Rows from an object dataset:
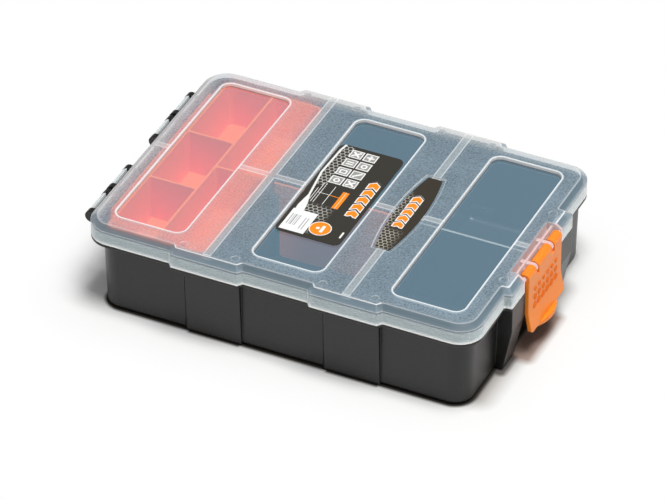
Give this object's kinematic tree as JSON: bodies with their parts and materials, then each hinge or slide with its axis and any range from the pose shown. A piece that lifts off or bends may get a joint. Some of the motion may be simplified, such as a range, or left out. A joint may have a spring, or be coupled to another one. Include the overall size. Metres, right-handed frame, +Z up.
{
  "type": "compartment storage box",
  "caption": "Shallow hobby storage box: black tub with internal bays, lift-out orange tray, loose dividers, hinged see-through lid with windows and an orange swing latch.",
  "frame": {"origin": "on the flat underside of the foot, below the centre of the lid's three windows", "axes": "+X along the length towards the latch end (hinges at -X), +Y across the width, +Z up through the lid"},
  "size_m": [0.2135, 0.1444, 0.047],
  "materials": {
    "tub_plastic": "fine textured black",
    "lid_plastic": "frosted, with clear polished windows",
    "tray_plastic": "satin orange-red",
    "divider_plastic": "satin black",
    "latch_plastic": "satin orange",
    "label_card": "printed dark card",
    "tag_paper": "white paper",
    "badge_film": "printed dark film"
  },
  "bodies": {
    "tub": {"tub": "tub_plastic", "insert_tray": "tray_plastic", "middle_divider": "tray_plastic", "end_divider": "divider_plastic"},
    "lid": {"lid": "lid_plastic", "window_label": "label_card", "price_tag": "tag_paper", "badge_sticker": "badge_film"},
    "latch": {"latch": "latch_plastic"}
  },
  "joints": [
    {"name": "lid_hinge", "type": "hinge", "parent": "tub", "child": "lid", "pos_m": [-0.1024, 0, 0.0372], "axis": [0, -1, 0], "range_deg": [0, 180]},
    {"name": "latch_hinge", "type": "hinge", "parent": "lid", "child": "latch", "pos_m": [0.101, 0, 0.0429], "axis": [0, -1, 0], "range_deg": [0, 160]}
  ]
}
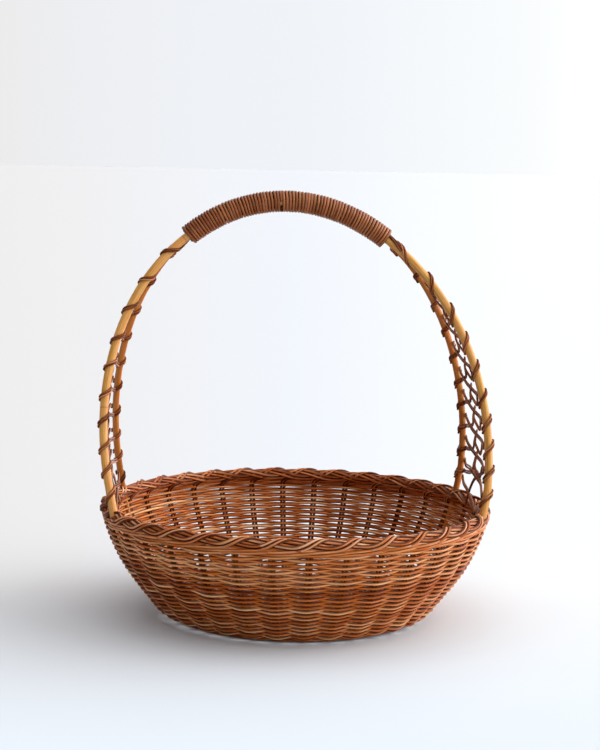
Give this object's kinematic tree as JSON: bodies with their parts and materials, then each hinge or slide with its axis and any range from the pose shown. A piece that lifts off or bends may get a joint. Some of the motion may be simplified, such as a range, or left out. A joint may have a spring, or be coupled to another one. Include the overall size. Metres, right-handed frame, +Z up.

→ **What to do**
Copy out the full listing exactly.

→ **Correct output**
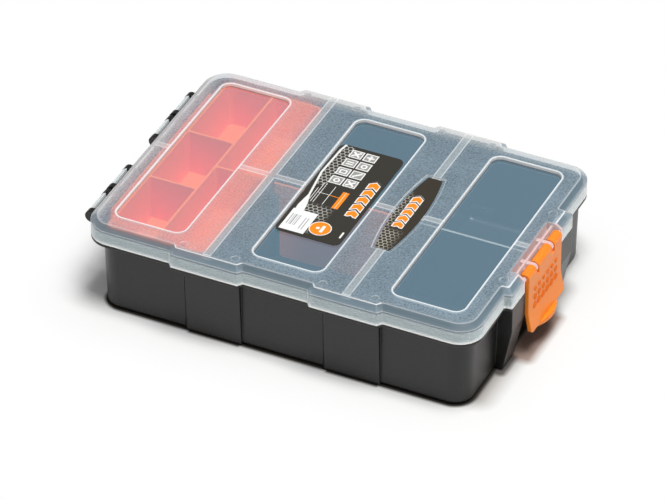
Give this object's kinematic tree as JSON: bodies with their parts and materials, then each hinge or slide with its axis and any range from the pose shown. A piece that lifts off or bends may get a joint. Some of the motion may be simplified, such as a range, or left out. A joint may have a spring, or be coupled to another one. Include the overall size. Metres, right-handed frame, +Z up.
{
  "type": "compartment storage box",
  "caption": "Shallow hobby storage box: black tub with internal bays, lift-out orange tray, loose dividers, hinged see-through lid with windows and an orange swing latch.",
  "frame": {"origin": "on the flat underside of the foot, below the centre of the lid's three windows", "axes": "+X along the length towards the latch end (hinges at -X), +Y across the width, +Z up through the lid"},
  "size_m": [0.2135, 0.1444, 0.047],
  "materials": {
    "tub_plastic": "fine textured black",
    "lid_plastic": "frosted, with clear polished windows",
    "tray_plastic": "satin orange-red",
    "divider_plastic": "satin black",
    "latch_plastic": "satin orange",
    "label_card": "printed dark card",
    "tag_paper": "white paper",
    "badge_film": "printed dark film"
  },
  "bodies": {
    "tub": {"tub": "tub_plastic", "insert_tray": "tray_plastic", "middle_divider": "tray_plastic", "end_divider": "divider_plastic"},
    "lid": {"lid": "lid_plastic", "window_label": "label_card", "price_tag": "tag_paper", "badge_sticker": "badge_film"},
    "latch": {"latch": "latch_plastic"}
  },
  "joints": [
    {"name": "lid_hinge", "type": "hinge", "parent": "tub", "child": "lid", "pos_m": [-0.1024, 0, 0.0372], "axis": [0, -1, 0], "range_deg": [0, 180]},
    {"name": "latch_hinge", "type": "hinge", "parent": "lid", "child": "latch", "pos_m": [0.101, 0, 0.0429], "axis": [0, -1, 0], "range_deg": [0, 160]}
  ]
}
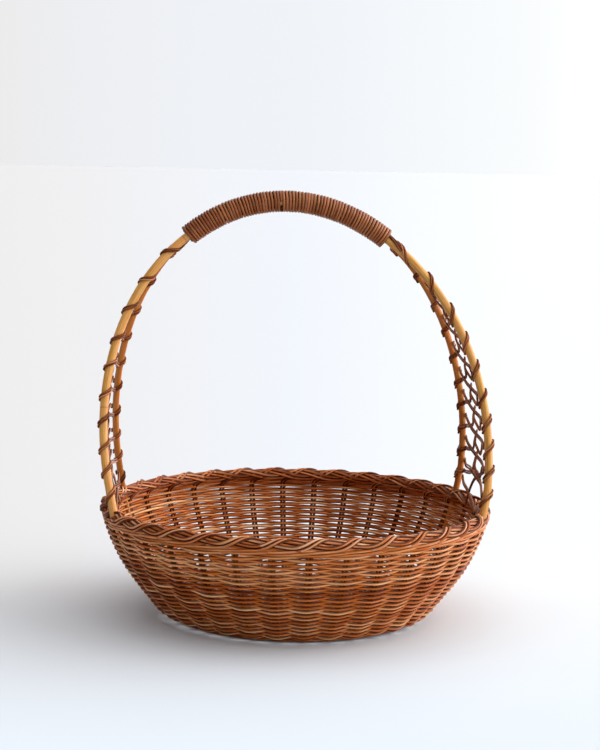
Give this object's kinematic tree as JSON: bodies with their parts and materials, then each hinge or slide with its axis and any range from the pose shown. A piece that lifts off or bends may get a joint. Some of the motion may be simplified, such as a range, or left out. A joint may have a spring, or be coupled to another one. Include the overall size. Metres, right-handed frame, +Z up.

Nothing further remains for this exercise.